Identity is everything
“Network gymnastics to route traffic to and from the enterprise data centre makes no sense when very little of what a user needs remains in the data centre,” Gartner posits. “Identities are the new centre for access decisions, not the data centre.”
Instead of trying to secure traffic running to and from the data centre, Gartner says SASE security is based on “the identity of the user, device and application, not on the IP address or physical location of the device … Identities of entities can be associated with people, groups of people (branch offices), devices, applications, services, IoT systems or edge computing locations.”
Key ingredients for SASE
On the networking side, a core element required for SASE is cloud-based network optimization, especially SD-WAN.
On the security side, being cloud-based allows SASE to provide security that is flexible and scalable in ways the data centre cybersec model simply isn’t. Gartner envisions “an infinitely tailorable network fabric in which enterprise security professionals can precisely specify the level of performance, reliability, security and cost of every network session based on identity and context.”
‘Context’ could include the entity’s location, time of day, trust assessment of the device and sensitivity of the data being accessed. This necessitates continuous risk assessment and real-time adaptive response to those risks, as defined by the enterprise’s own specific cybersec policies.
“The enterprise perimeter is no longer a location; it is a set of dynamic edge capabilities delivered when needed as a service from the cloud,” Gartner summarizes.
To achieve all that, SASE requires cloud-based network security via services such as:
- secure web gateway (SWG)
- cloud access security broker (CASB)
- firewall-as-a-service (FWaaS)
- cloud-based DNS
- zero trust network access (ZTNA)
Benefits of SASE
Aside from the scalability and flexibility it might provide for network security, SASE would conceivably lower latency because it employs edge computing. Traffic would be inspected in ‘one single pass’ closer to the user rather than between multiple endpoints and the data centre.
For example, data could be scanned in Facebook, Salesforce or other cloud applications using a policy consistently applied no matter where the device and user are located.
By relegating hardware to the sidelines in favour of a cohesive cloud-native architecture, it could potentially reduce costs and integration headaches. In addition, cloud-based architecture, applications and software would involve continuous updates, removing the need to schedule and apply upgrades and security patches.
One of the most buzzed about aspects of SASE, however, revolves around its potential impact on the vendor landscape.

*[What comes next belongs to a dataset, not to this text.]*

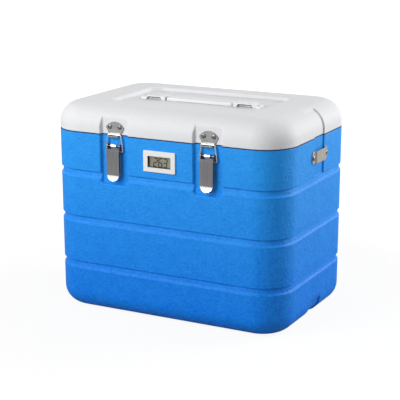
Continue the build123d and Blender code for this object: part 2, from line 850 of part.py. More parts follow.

Gartner isn’t just describing SASE as a model that essentially leaves hardware behind. It’s also arguing that SASE can only really work if you use one cloud-native SASE system—from one single vendor, not various components supplied by multiple vendors. And that’s what has people talking.
Is SASE the death of network optimization hardware? Will it only be delivered by cloud-based networking vendors and security-as-a-service vendors, cutting all other vendor channels out of the market?

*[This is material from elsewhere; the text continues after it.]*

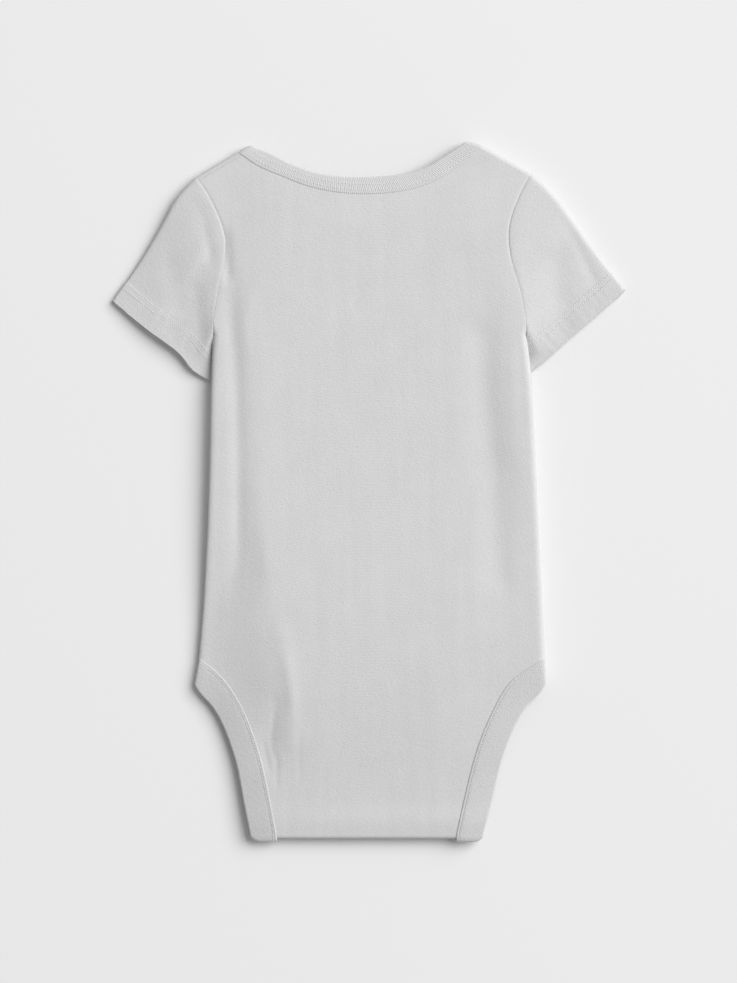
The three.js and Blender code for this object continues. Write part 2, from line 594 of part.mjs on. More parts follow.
// The part of the back neck band that turns over one shoulder and binds the lap, from the shoulder down.
function lapBandRows(side, top) {
  const turned = TURN_ANGLES.map((angle) => {
    const seam = shoulderTurn(side, angle, 1, top);
    const inset = turnInset(angle, SHOULDER_RADIUS);
    const edge = NECK_PEAK[side].clone().addScaledVector(shoulderWay(side, angle), inset);
    seam.x += seam.across.x * SEAM;
    seam.y += seam.across.y * SEAM;
    seam.z = turnHeight(angle, top, FLAT_BAND);
    return { seam, edge: lifted(edge, turnHeight(angle, top - BAND_DROOP, FLAT_BAND)) };
  });
  const flat = ARMHOLE_SHARES.slice(0, LAP_ROWS).map((share) => {
    const { seam, edge, across } = lapEdge(side, share);
    return {
      seam: lifted(onSeam(seam.addScaledVector(across, SEAM), across), FLAT_BAND),
      edge: lifted(edge, FLAT_BAND),
    };
  });
  return [...turned, ...flat];
}

function backNeckBand() {
  const panelRow = backBody[0].slice(SHOULDER_COLUMNS, SHOULDER_COLUMNS + neckSegments + 1);
  const neckRows = neckPoints(curves.backNeck, SEAM).map((point, i) => ({
    seam: lifted(point, panelRow[i].z),
    edge: lifted(curves.backNeck.edge.getPointAt(i / neckSegments), panelRow[i].z - BAND_DROOP),
  }));
  const leftLap = lapBandRows('left', panelRow[0].z).reverse();
  const rightLap = lapBandRows('right', panelRow[neckSegments].z);
  return bandWall('back_neck_band', [...leftLap, ...neckRows, ...rightLap]);
}

function frontNeckBand() {
  const rows = neckPoints(curves.frontNeck, SEAM).map((seam, i) => {
    const edge = curves.frontNeck.edge.getPointAt(i / neckSegments);
    return {
      seam: lifted(seam, FLAT_BAND + frontLift(seam)),
      edge: lifted(edge, FLAT_BAND + frontLift(edge)),
    };
  });
  return bandWall('front_neck_band', rows);
}

// One row of a leg band on the back or the front. The band turns over the side fold at the hip.
function legBandRow(side, layer, share) {
  const { point, inset } = legPoint(side, layer, share, -SEAM / 2, FLAT_BAND);
  const edge = curveOf(LEG[layer], `${side}Edge`).getPoint(share);
  const edgeInset = SIGNS[side] * (LEG[layer][0][`${side}Edge`][0] - edge.x);
  edge.x -= SIGNS[side] * Math.max(0, FLAT_BAND - edgeInset);
  const height = (place, depth) => {
    const level = layer === 'back' ? heightsAt(place.y).roll : FLAT_BAND + frontLift(place);
    return mix(SIDE_FOLD, level, foldShape(depth, SIDE_RADIUS));
  };
  const droop = layer === 'back' ? BAND_DROOP * foldShape(edgeInset, SIDE_RADIUS) : 0;
  return {
    seam: lifted(point, height(point, inset)),
    edge: lifted(edge, height(edge, edgeInset) - droop),
  };
}

// A leg band in one piece: up the front leg, round the hip fold, down the back leg and under the crotch.
function legBand(side) {
  const front = [...LEG_SHARES].reverse().map((share) => legBandRow(side, 'front', share));
  const back = [0, ...LEG_SHARES].map((share) => legBandRow(side, 'back', share));
  const grid = [...front, ...back].map(({ seam, edge }) => BAND_COLUMNS.map((share) => {
    const point = seam.clone().lerp(edge, share);
    return share === 0 ? onSeam(point, seam.across) : point;
  }));
  const reaches = BAND_COLUMNS.map((share) => mix(CROTCH_BAND_REACH, 0.9, ease((share - 0.5) / 0.5)));
  return bandFromGrid(`leg_band_${side}`, [...grid, ...tabRows(grid[grid.length - 1], reaches)]);
}

// A turned piece of a snap from its profile of radius and height, closed on itself.
function snapPiece(name, x, profile) {
  const closed = [...profile, profile[0]].map(vector2);
  const mesh = new THREE.Mesh(new THREE.LatheGeometry(closed, 16), snapMetal());
  mesh.name = name;
  mesh.geometry.rotateX(Math.PI / 2);
  mesh.position.set(x, SNAP_LINE, 0);
  return mesh;
}

// Three fastened snaps: a ring under the front flap, a stud and socket between the flap and the tab,
// and a ring on top of the tab.
function snaps() {
  const flapTop = FLAP_LIFT + LAYER;
  const tabBottom = TAB_HEIGHT - LAYER / 2;
  const tabTop = TAB_HEIGHT + LAYER / 2;
  const ringHole = SNAP_RADIUS * 0.5;
  const round = 0.4;
  const ring = (low, high) => [
    [ringHole, low],
    [SNAP_RADIUS - round, low],
    [SNAP_RADIUS, low + round],
    [SNAP_RADIUS, high - round],
    [SNAP_RADIUS - round, high],
    [ringHole, high],
  ];
  const stud = [
    [0, flapTop + SEAM],
    [SNAP_RADIUS - round, flapTop + SEAM],
    [SNAP_RADIUS, flapTop + SEAM + round],
    [SNAP_RADIUS * 0.8, tabBottom - SEAM],
    [0, tabBottom - SEAM],
  ];
  return [-1, 0, 1].flatMap((place) => {
    const x = place * SNAP_SPACING - 1;
    const number = place + 2;
    return [
      snapPiece(`snap_ring_front_${number}`, x, ring(0, FLAP_LIFT - SEAM)),
      snapPiece(`snap_stud_${number}`, x, stud),
      snapPiece(`snap_ring_back_${number}`, x, ring(tabTop + SEAM, tabTop + SEAM + 0.9)),
    ];
  });
}

const bodysuit = new THREE.Group();
bodysuit.name = 'bodysuit';
bodysuit.add(
  backPanel(),
  frontPanel(),
  sleeve('left'),
  sleeve('right'),
  backNeckBand(),
  frontNeckBand(),
  legBand('left'),
  legBand('right'),
  ...snaps(),
);

export default bodysuit;
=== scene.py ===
# %% [markdown]
# A baby's bodysuit, laid on its front, as a lesson in flat cloth
# The garment is plain grey cotton jersey. It lies with its back up, so the camera looks straight down on
# the back panel, two short sleeves, the bound neckline and the bound leg openings.
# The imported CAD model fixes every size. This script makes a finer skin for each of its pieces: more
# points, softer folds, real edges, ribs and stitches, and knitted materials.
# All tables are in millimetres, seen from above: x to the wearer's right, y to the neck, z up.

# %% Load the frame
import math

import bpy
import numpy as np
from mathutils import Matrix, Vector
from mathutils.bvhtree import BVHTree


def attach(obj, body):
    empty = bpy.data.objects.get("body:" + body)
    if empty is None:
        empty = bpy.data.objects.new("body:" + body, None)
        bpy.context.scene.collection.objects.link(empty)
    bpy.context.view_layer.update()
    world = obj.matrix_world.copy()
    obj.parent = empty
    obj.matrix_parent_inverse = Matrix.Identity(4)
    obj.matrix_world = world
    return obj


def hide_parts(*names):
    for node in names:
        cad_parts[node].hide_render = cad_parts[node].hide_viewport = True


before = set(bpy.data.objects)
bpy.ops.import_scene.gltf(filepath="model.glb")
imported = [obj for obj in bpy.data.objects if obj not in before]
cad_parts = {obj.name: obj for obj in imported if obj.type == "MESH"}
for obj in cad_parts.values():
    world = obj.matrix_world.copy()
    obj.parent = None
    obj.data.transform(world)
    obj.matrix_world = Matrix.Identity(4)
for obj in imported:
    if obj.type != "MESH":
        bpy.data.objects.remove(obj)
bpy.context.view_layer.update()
print("nodes in the frame:", len(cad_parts))

MM = 0.001
JERSEY = 1.0  # one layer of cloth
BAND = 2.0  # a band folded round a raw edge
HEM = 1.7  # a sleeve where its hem is turned up
FLAT = 0.6  # the middle of a layer on the table
FLAT_BAND = 1.25  # the middle of a band on the table, with its stitches under it
FLAT_HEM = 1.1  # the middle of a hem on the table

# %% [markdown]
# A pattern cutter draws a garment as curves through a few measured points. The same is done here:
# each outline is a short table, and a smooth curve goes through its points. Walking along a curve by its
# length, and not by its points, keeps the rows of cloth even.

# %% Curves through a table's points


def mix(a, b, share):
    return a + (b - a) * share


def ease(share):
    share = np.clip(share, 0, 1)
    return share * share * (3 - 2 * share)


class Curve:
    """A smooth curve through points, seen from above."""

    def __init__(self, points):
        points = np.array(points, float)
        last = len(points) - 1
        place = np.linspace(0, last, 1201)
        start = np.minimum(place.astype(int), last - 1)
        t = (place - start)[:, None]
        p0, p1, p2, p3 = (points[np.clip(start + i, 0, last)] for i in (-1, 0, 1, 2))
        v1, v2 = (p2 - p0) / 2, (p3 - p1) / 2
        self.points = (
            (2 * p1 - 2 * p2 + v1 + v2) * t**3 + (3 * p2 - 3 * p1 - 2 * v1 - v2) * t**2 + v1 * t + p1
        )
        steps = np.linalg.norm(np.diff(self.points, axis=0), axis=1)
        self.along = np.concatenate([[0], np.cumsum(steps)])
        self.length = self.along[-1]

    def at(self, share):
        where = np.asarray(share, float) * self.length
        return np.stack([np.interp(where, self.along, self.points[:, i]) for i in (0, 1)], -1)

    def tangent(self, share):
        share = np.asarray(share, float)
        step = self.at(np.minimum(share + 0.004, 1)) - self.at(np.maximum(share - 0.004, 0))
        return step / np.linalg.norm(step, axis=-1, keepdims=True)

    def inward(self, share, side):
        """The direction towards the garment's middle, from a curve that runs down it."""
        tangent = self.tangent(share)
        return -SIGN[side] * np.stack([-tangent[..., 1], tangent[..., 0]], -1)

    def distance(self, x, y):
        """How far points lie from the curve, and the share of its length that they are level with."""
        flat = np.stack([np.ravel(x), np.ravel(y)], -1)
        line = self.points[::6]
        gaps = np.linalg.norm(flat[:, None] - line[None], axis=-1)
        nearest = gaps.argmin(1)
        share = self.along[::6][nearest] / self.length
        return gaps.min(1).reshape(np.shape(x)), share.reshape(np.shape(x))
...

Clearly, SASE isn’t going to evolve overnight. Gartner itself says there’s no vendor currently offering a solution that meets its definition of SASE (despite a handful of vendors already using the SASE acronym in their marketing materials).
In Network World, here’s how Lee Doyle, principal analyst at Doyle Research, sizes up the potential impact of SASE on vendors of …
- SD-WAN: “Leading SD-WAN platforms, over time, will be able to deliver SASE-like functionality.”
- Network security: “Leading network security providers are adding network functions including routing and SD-WAN. Over time, leading network security platforms with these improved technology capabilities will start to offer SASE functionality.”
Light Reading editor Mitch Wagner foresees major SD-WAN providers partnering with notable network security vendors to develop SASE service suites in one branded product. He doesn’t expect traditional telcos to be left out: “Telcos are going to start hearing demand for SASE and need to be prepared to meet it.”
Fortunately, there’s time to see how this all shakes out; Gartner doesn’t expect to see a full SASE suite hit the market until 2025 at the earliest.